We realize that Auth0 is a critical part of your development and production infrastructure. Again, I would like to take a moment to apologize for the impact that this outage had on your operations. We are deeply aware of the pains that you and your subscribers feel as a result of downtime. Issues like the one described above only harden our resolve to provide you with the most safe and stable way to authenticate, and to respect the trust you have placed with us. Our teams continue to work tirelessly to provide you with the best authentication experience possible.

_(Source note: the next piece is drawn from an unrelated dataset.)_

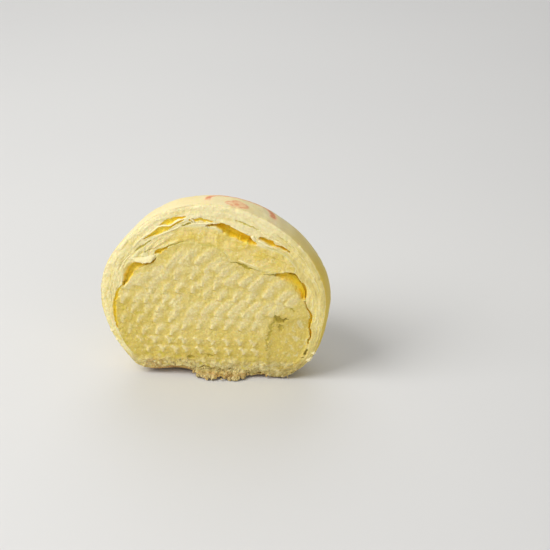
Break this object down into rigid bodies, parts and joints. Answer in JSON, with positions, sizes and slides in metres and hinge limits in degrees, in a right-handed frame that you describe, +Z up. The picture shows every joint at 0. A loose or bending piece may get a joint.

Thank you for your continued support of Auth0.

James Fryman

Infrastructure Product Owner

Posted Oct 17, 2016 - 21:55 UTC

Resolved

All systems have returned to normal operations. Team will be publishing a post-mortem after full review is completed.

Posted Oct 12, 2016 - 15:41 UTC

Monitoring

Incident team has identified the root cause of the issue. Database cluster has been repaired, and is currently synchronizing replication traffic. Response times are starting to return to normal. Team continues to monitor the situation.

Posted Oct 12, 2016 - 14:07 UTC

Identified

Response team is trying to switch back to main database cluster but still getting errors.

Posted Oct 12, 2016 - 11:13 UTC

Monitoring

Response team has addressed the issue. Performance and logs should be coming up. We will continue monitoring.

Posted Oct 12, 2016 - 09:28 UTC

Identified

We are running in failover mode. Response times are expected to be high. Response team is working to resolve the issue.

Guardian (MFA) is now available.

Posted Oct 12, 2016 - 06:46 UTC

Investigating

We are seeing elevated error rates. Response team has been notified and it's looking.

Posted Oct 12, 2016 - 05:28 UTC

This incident affected: Auth0 US (PREVIEW) DEPRECATED (User Authentication, Management API, [DEPRECATED] Authentication using Custom DB Connections & Rules (PREVIEW)) and Auth0 US (PROD) (User Authentication, Management API, [DEPRECATED] Authentication using Custom DB Connections & Rules).